- Exercise aim -
Everything in the listing should be restated word for word.

>> begin Supplied data

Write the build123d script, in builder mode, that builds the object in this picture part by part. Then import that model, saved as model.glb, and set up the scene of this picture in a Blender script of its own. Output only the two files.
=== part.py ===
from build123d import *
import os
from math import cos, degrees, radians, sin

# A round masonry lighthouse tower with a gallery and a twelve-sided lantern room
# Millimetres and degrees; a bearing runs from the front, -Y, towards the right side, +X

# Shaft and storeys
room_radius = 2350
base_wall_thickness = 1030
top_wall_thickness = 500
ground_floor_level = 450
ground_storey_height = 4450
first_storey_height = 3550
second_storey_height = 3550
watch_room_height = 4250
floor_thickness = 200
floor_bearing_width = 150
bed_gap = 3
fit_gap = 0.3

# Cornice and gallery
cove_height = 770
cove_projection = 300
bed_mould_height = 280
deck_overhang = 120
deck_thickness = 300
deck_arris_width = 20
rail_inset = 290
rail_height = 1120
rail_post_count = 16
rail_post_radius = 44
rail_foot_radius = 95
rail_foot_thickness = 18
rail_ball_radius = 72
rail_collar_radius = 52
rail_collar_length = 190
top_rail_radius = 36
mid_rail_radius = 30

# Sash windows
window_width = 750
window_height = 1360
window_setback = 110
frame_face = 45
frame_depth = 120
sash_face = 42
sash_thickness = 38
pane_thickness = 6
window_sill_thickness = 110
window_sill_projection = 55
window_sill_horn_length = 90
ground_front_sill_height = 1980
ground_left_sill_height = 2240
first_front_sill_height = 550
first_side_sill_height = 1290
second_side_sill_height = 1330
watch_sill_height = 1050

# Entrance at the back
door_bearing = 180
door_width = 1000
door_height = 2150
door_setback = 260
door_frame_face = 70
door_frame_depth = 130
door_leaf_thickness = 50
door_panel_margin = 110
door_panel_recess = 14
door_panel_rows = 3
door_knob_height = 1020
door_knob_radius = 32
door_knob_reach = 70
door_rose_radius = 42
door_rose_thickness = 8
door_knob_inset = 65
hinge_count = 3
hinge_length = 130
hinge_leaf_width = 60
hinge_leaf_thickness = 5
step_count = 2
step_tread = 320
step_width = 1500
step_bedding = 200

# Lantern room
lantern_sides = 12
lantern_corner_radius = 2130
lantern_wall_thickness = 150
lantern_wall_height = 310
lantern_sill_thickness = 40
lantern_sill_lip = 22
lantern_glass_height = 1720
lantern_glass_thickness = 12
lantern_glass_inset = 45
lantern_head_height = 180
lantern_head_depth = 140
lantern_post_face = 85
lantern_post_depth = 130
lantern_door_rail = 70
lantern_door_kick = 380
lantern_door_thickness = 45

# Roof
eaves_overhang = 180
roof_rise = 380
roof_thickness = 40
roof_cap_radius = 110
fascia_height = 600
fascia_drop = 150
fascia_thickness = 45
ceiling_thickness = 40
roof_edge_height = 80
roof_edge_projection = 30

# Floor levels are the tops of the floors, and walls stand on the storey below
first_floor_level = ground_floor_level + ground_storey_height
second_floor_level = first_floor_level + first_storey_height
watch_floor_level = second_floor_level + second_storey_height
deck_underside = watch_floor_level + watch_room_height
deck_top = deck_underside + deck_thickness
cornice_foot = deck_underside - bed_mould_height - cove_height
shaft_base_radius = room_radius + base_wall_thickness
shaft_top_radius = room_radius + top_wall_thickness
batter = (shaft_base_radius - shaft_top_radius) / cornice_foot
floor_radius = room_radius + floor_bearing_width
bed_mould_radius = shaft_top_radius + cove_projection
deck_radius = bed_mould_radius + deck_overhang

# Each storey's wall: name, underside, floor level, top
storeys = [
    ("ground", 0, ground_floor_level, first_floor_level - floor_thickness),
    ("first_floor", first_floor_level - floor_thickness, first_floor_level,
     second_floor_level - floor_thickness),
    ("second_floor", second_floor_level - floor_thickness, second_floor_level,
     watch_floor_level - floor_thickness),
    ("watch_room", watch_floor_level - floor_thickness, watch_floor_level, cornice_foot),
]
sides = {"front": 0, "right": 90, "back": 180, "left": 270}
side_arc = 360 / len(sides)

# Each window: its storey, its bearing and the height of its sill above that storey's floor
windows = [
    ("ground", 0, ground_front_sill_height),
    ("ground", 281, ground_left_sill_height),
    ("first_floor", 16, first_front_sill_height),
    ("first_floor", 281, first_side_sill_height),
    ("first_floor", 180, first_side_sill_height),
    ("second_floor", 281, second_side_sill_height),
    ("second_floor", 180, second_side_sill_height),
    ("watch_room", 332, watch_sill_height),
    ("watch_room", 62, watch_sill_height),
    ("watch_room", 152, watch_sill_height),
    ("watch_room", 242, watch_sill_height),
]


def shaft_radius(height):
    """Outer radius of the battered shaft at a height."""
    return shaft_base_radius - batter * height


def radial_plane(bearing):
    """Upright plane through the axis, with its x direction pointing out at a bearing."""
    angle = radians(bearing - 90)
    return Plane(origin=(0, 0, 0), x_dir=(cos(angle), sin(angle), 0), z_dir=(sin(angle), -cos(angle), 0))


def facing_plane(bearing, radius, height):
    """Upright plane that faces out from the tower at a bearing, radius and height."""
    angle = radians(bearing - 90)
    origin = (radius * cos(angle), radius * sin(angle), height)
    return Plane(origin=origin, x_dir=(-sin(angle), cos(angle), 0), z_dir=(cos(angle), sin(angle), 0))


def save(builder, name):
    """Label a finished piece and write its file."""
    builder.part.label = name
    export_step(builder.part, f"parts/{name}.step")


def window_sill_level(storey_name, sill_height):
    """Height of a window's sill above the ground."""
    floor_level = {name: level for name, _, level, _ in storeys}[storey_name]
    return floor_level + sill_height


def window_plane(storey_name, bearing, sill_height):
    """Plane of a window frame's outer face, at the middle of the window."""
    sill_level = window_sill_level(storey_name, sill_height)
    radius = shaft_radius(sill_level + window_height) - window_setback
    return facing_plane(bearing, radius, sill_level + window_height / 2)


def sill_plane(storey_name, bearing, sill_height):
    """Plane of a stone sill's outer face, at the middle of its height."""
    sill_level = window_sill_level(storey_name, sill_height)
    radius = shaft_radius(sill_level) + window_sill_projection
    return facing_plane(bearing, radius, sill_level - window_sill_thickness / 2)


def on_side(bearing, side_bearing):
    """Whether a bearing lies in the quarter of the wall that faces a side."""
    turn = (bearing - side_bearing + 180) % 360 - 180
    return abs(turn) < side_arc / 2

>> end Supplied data

- The reply -
Write the build123d script, in builder mode, that builds the object in this picture part by part. Then import that model, saved as model.glb, and set up the scene of this picture in a Blender script of its own. Output only the two files.
=== part.py ===
from build123d import *
import os
from math import cos, degrees, radians, sin

# A round masonry lighthouse tower with a gallery and a twelve-sided lantern room
# Millimetres and degrees; a bearing runs from the front, -Y, towards the right side, +X

# Shaft and storeys
room_radius = 2350
base_wall_thickness = 1030
top_wall_thickness = 500
ground_floor_level = 450
ground_storey_height = 4450
first_storey_height = 3550
second_storey_height = 3550
watch_room_height = 4250
floor_thickness = 200
floor_bearing_width = 150
bed_gap = 3
fit_gap = 0.3

# Cornice and gallery
cove_height = 770
cove_projection = 300
bed_mould_height = 280
deck_overhang = 120
deck_thickness = 300
deck_arris_width = 20
rail_inset = 290
rail_height = 1120
rail_post_count = 16
rail_post_radius = 44
rail_foot_radius = 95
rail_foot_thickness = 18
rail_ball_radius = 72
rail_collar_radius = 52
rail_collar_length = 190
top_rail_radius = 36
mid_rail_radius = 30

# Sash windows
window_width = 750
window_height = 1360
window_setback = 110
frame_face = 45
frame_depth = 120
sash_face = 42
sash_thickness = 38
pane_thickness = 6
window_sill_thickness = 110
window_sill_projection = 55
window_sill_horn_length = 90
ground_front_sill_height = 1980
ground_left_sill_height = 2240
first_front_sill_height = 550
first_side_sill_height = 1290
second_side_sill_height = 1330
watch_sill_height = 1050

# Entrance at the back
door_bearing = 180
door_width = 1000
door_height = 2150
door_setback = 260
door_frame_face = 70
door_frame_depth = 130
door_leaf_thickness = 50
door_panel_margin = 110
door_panel_recess = 14
door_panel_rows = 3
door_knob_height = 1020
door_knob_radius = 32
door_knob_reach = 70
door_rose_radius = 42
door_rose_thickness = 8
door_knob_inset = 65
hinge_count = 3
hinge_length = 130
hinge_leaf_width = 60
hinge_leaf_thickness = 5
step_count = 2
step_tread = 320
step_width = 1500
step_bedding = 200

# Lantern room
lantern_sides = 12
lantern_corner_radius = 2130
lantern_wall_thickness = 150
lantern_wall_height = 310
lantern_sill_thickness = 40
lantern_sill_lip = 22
lantern_glass_height = 1720
lantern_glass_thickness = 12
lantern_glass_inset = 45
lantern_head_height = 180
lantern_head_depth = 140
lantern_post_face = 85
lantern_post_depth = 130
lantern_door_rail = 70
lantern_door_kick = 380
lantern_door_thickness = 45

# Roof
eaves_overhang = 180
roof_rise = 380
roof_thickness = 40
roof_cap_radius = 110
fascia_height = 600
fascia_drop = 150
fascia_thickness = 45
ceiling_thickness = 40
roof_edge_height = 80
roof_edge_projection = 30

# Floor levels are the tops of the floors, and walls stand on the storey below
first_floor_level = ground_floor_level + ground_storey_height
second_floor_level = first_floor_level + first_storey_height
watch_floor_level = second_floor_level + second_storey_height
deck_underside = watch_floor_level + watch_room_height
deck_top = deck_underside + deck_thickness
cornice_foot = deck_underside - bed_mould_height - cove_height
shaft_base_radius = room_radius + base_wall_thickness
shaft_top_radius = room_radius + top_wall_thickness
batter = (shaft_base_radius - shaft_top_radius) / cornice_foot
floor_radius = room_radius + floor_bearing_width
bed_mould_radius = shaft_top_radius + cove_projection
deck_radius = bed_mould_radius + deck_overhang

# Each storey's wall: name, underside, floor level, top
storeys = [
    ("ground", 0, ground_floor_level, first_floor_level - floor_thickness),
    ("first_floor", first_floor_level - floor_thickness, first_floor_level,
     second_floor_level - floor_thickness),
    ("second_floor", second_floor_level - floor_thickness, second_floor_level,
     watch_floor_level - floor_thickness),
    ("watch_room", watch_floor_level - floor_thickness, watch_floor_level, cornice_foot),
]
sides = {"front": 0, "right": 90, "back": 180, "left": 270}
side_arc = 360 / len(sides)

# Each window: its storey, its bearing and the height of its sill above that storey's floor
windows = [
    ("ground", 0, ground_front_sill_height),
    ("ground", 281, ground_left_sill_height),
    ("first_floor", 16, first_front_sill_height),
    ("first_floor", 281, first_side_sill_height),
    ("first_floor", 180, first_side_sill_height),
    ("second_floor", 281, second_side_sill_height),
    ("second_floor", 180, second_side_sill_height),
    ("watch_room", 332, watch_sill_height),
    ("watch_room", 62, watch_sill_height),
    ("watch_room", 152, watch_sill_height),
    ("watch_room", 242, watch_sill_height),
]


def shaft_radius(height):
    """Outer radius of the battered shaft at a height."""
    return shaft_base_radius - batter * height


def radial_plane(bearing):
    """Upright plane through the axis, with its x direction pointing out at a bearing."""
    angle = radians(bearing - 90)
    return Plane(origin=(0, 0, 0), x_dir=(cos(angle), sin(angle), 0), z_dir=(sin(angle), -cos(angle), 0))


def facing_plane(bearing, radius, height):
    """Upright plane that faces out from the tower at a bearing, radius and height."""
    angle = radians(bearing - 90)
    origin = (radius * cos(angle), radius * sin(angle), height)
    return Plane(origin=origin, x_dir=(-sin(angle), cos(angle), 0), z_dir=(cos(angle), sin(angle), 0))


def save(builder, name):
    """Label a finished piece and write its file."""
    builder.part.label = name
    export_step(builder.part, f"parts/{name}.step")


def window_sill_level(storey_name, sill_height):
    """Height of a window's sill above the ground."""
    floor_level = {name: level for name, _, level, _ in storeys}[storey_name]
    return floor_level + sill_height


def window_plane(storey_name, bearing, sill_height):
    """Plane of a window frame's outer face, at the middle of the window."""
    sill_level = window_sill_level(storey_name, sill_height)
    radius = shaft_radius(sill_level + window_height) - window_setback
    return facing_plane(bearing, radius, sill_level + window_height / 2)


def sill_plane(storey_name, bearing, sill_height):
    """Plane of a stone sill's outer face, at the middle of its height."""
    sill_level = window_sill_level(storey_name, sill_height)
    radius = shaft_radius(sill_level) + window_sill_projection
    return facing_plane(bearing, radius, sill_level - window_sill_thickness / 2)


def on_side(bearing, side_bearing):
    """Whether a bearing lies in the quarter of the wall that faces a side."""
    turn = (bearing - side_bearing + 180) % 360 - 180
    return abs(turn) < side_arc / 2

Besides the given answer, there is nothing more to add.